California’s oil industry strongly opposed the measures, and some economists remain skeptical of them. UC Berkeley energy economist Severin Borenstein warned that capping refinery profits during shortages could backfire.

“The last thing we need is to start trying to regulate refinery margins,” he said. “As much as people don’t like high gasoline prices, they really, really hate gas lines.”

By last August, refinery closures were looming and warnings of $8-a-gallon gasoline circulated in Sacramento. Newsom and Democratic leaders were negotiating with the oil industry to boost production in Kern County — talks that produced a law that has since driven an uptick in drilling permits.

After Valero said it would close its Benicia refinery, Newsom directed Siva Gunda, vice chair of the California Energy Commission, to “redouble the state’s efforts to work closely with refiners on short- and long-term planning” and ensure a “reliable supply of transportation fuels.” Gunda responded with a series of recommendations that aligned largely with industry’s desires — among them a pause in the state’s profit-cap rule.

Against that backdrop, energy commissioners voted on Aug. 29 to delay the rules for five years. Ahead of the vote, Gunda said the delay would help boost “investor confidence” in the state’s oil refiners, “thereby ensuring a reliable in-state refining capacity.”

Oil industry representatives say the decision made sense – the profit-cap measures, they argued, miss the real problem.

“The real problem is California is an energy island — we’re losing 17% of our refining capacity,” said Zachary Leary, a lobbyist for the Western States Petroleum Association.

But Court, of Consumer Watchdog, said the governor “panicked,” leaving the state without the “hammer” it now needs.

“When you have this type of level of gas run up, you’re going to need those tools,” Court said.

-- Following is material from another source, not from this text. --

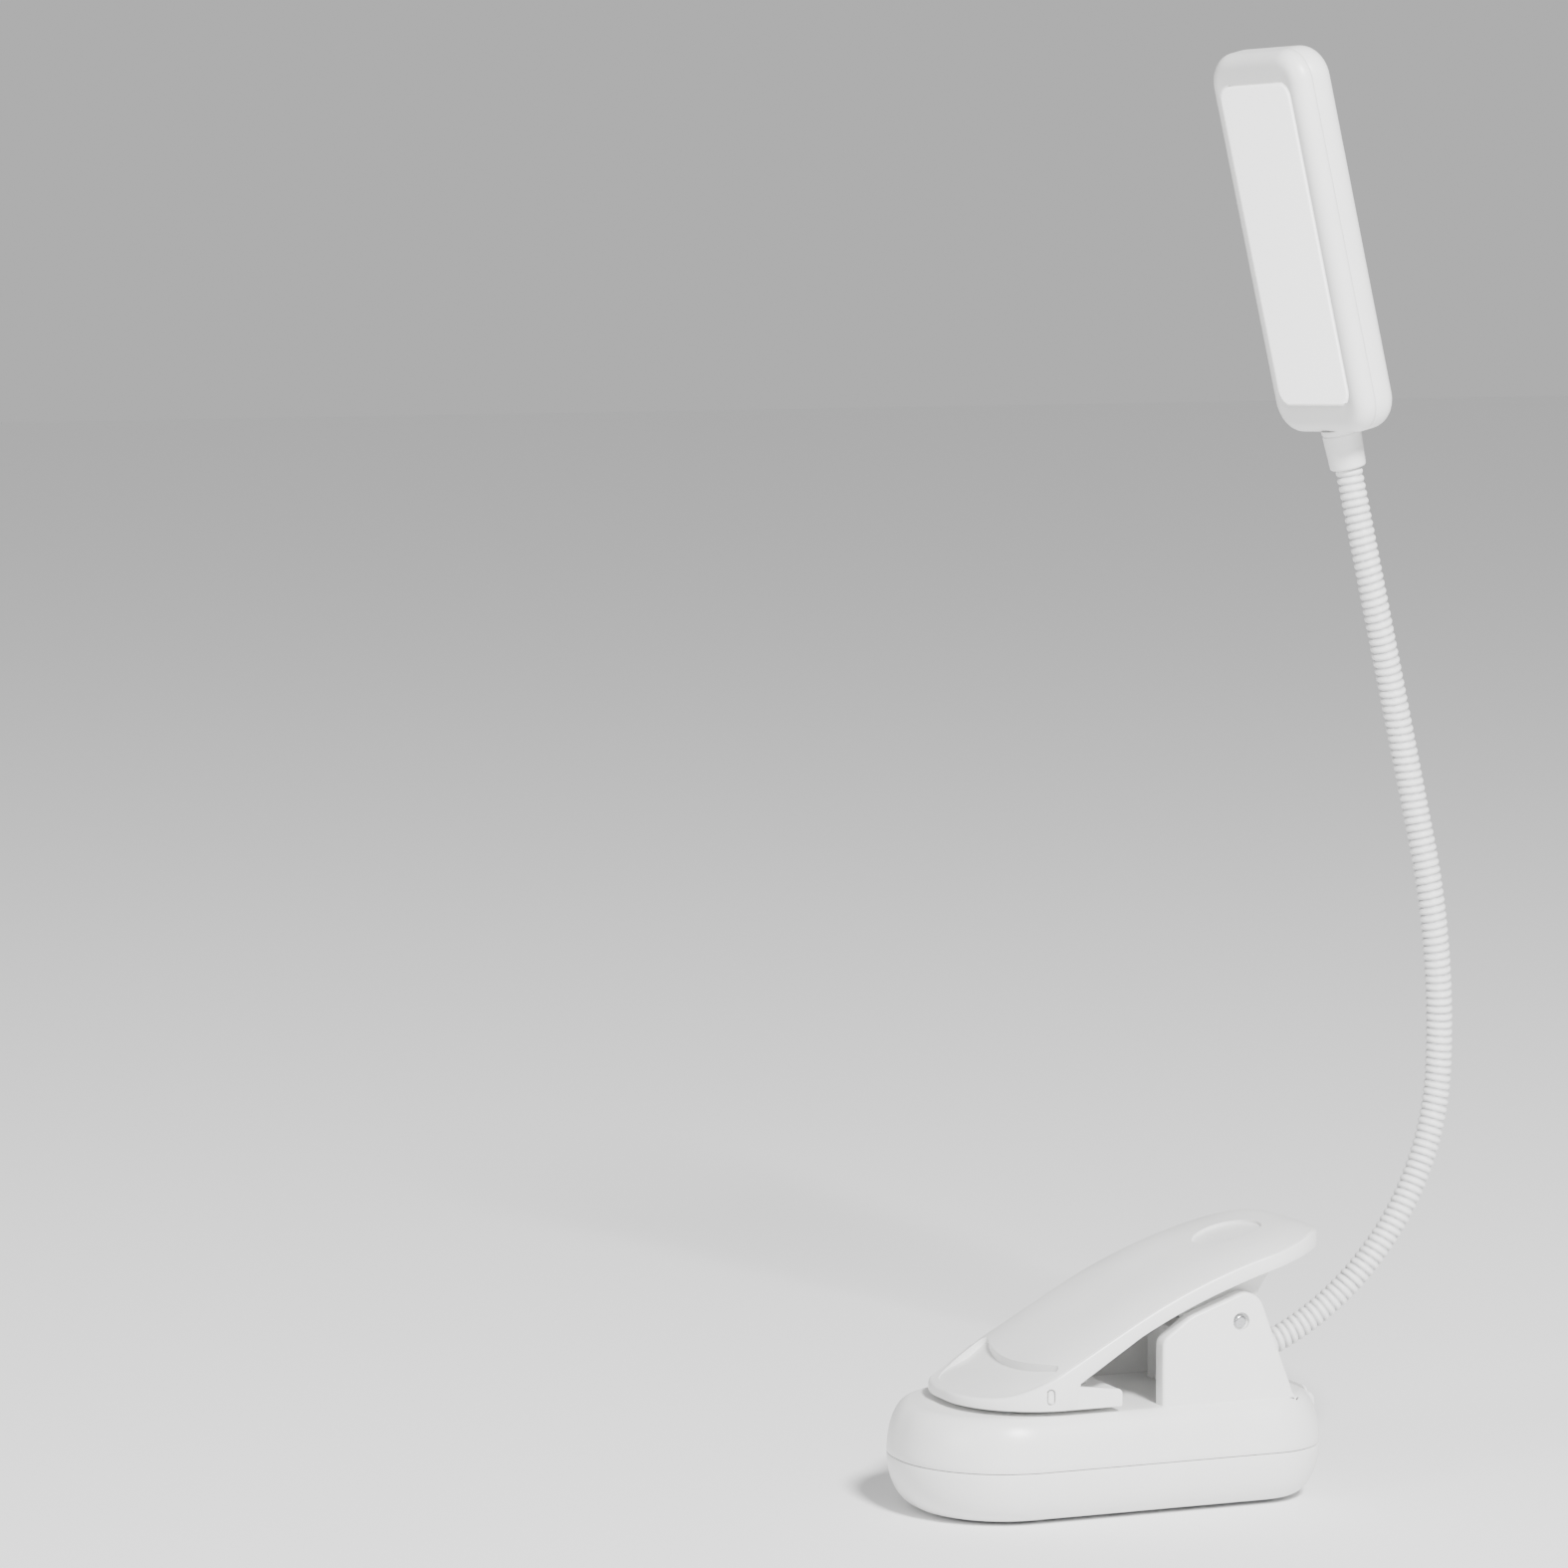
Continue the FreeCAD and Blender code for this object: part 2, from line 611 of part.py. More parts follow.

The difficult middle of the energy transition

California has committed to phasing out fossil fuels by 2045 — but it still depends heavily on gasoline, and it is losing the refineries that produce it.

Phillips 66 last year shut its Los Angeles refinery, citing concerns about the sustainability of the California market. Valero is closing its Benicia refinery next month, pointing to a challenging regulatory environment.

“If you start losing refineries — as we are going to — and you don’t have an alternative source of supply, we’re going to start getting price spikes when there’s any sort of disruption at one of our refineries,” Borenstein said. “Or just during high demand periods.”

The challenge of reducing fossil fuel use while maintaining adequate supply has created what Gunda — Newsom’s point person in negotiations with the oil industry — calls the “mid-transition.

“This is not going to be a smooth transition,” Gunda said last month in testimony to a state Senate committee. “Every time you lose a refinery, it’s going to be a double-digit percent of refined fuel lost in California. So that abrupt transition will mean an abrupt increase in imports.”

A global oil shock hits California

The recent jump in gasoline prices reflects a global oil shock tied to the war with Iran — not a policy change unique to California, experts said. But the surge highlights how exposed the state remains to global energy markets as it loses refining capacity and imports more crude and gasoline.

Since the conflict began, the international benchmark for crude oil has climbed more than $25 a barrel — a shift that typically translates to about 60 cents per gallon at the pump, in line with the increase in California retail prices, argues Borenstein, of UC Berkeley.

“All of the change we’ve seen in the last couple of weeks is in line with the change in crude oil prices, and therefore is not California specific,” he said.

Newsom has made a similar argument, blaming the spike on global oil markets and the war with Iran rather than California policies. But analysts note that the state’s shrinking refinery base means global shocks land harder here than elsewhere.

A key concern is the Strait of Hormuz. Before the conflict, the narrow waterway carried more than 20 million barrels of oil a day — roughly one-fifth of global supply. Traffic is now at a standstill, and crude prices topped $100 a barrel again — even after more than 30 countries announced releases from emergency reserves.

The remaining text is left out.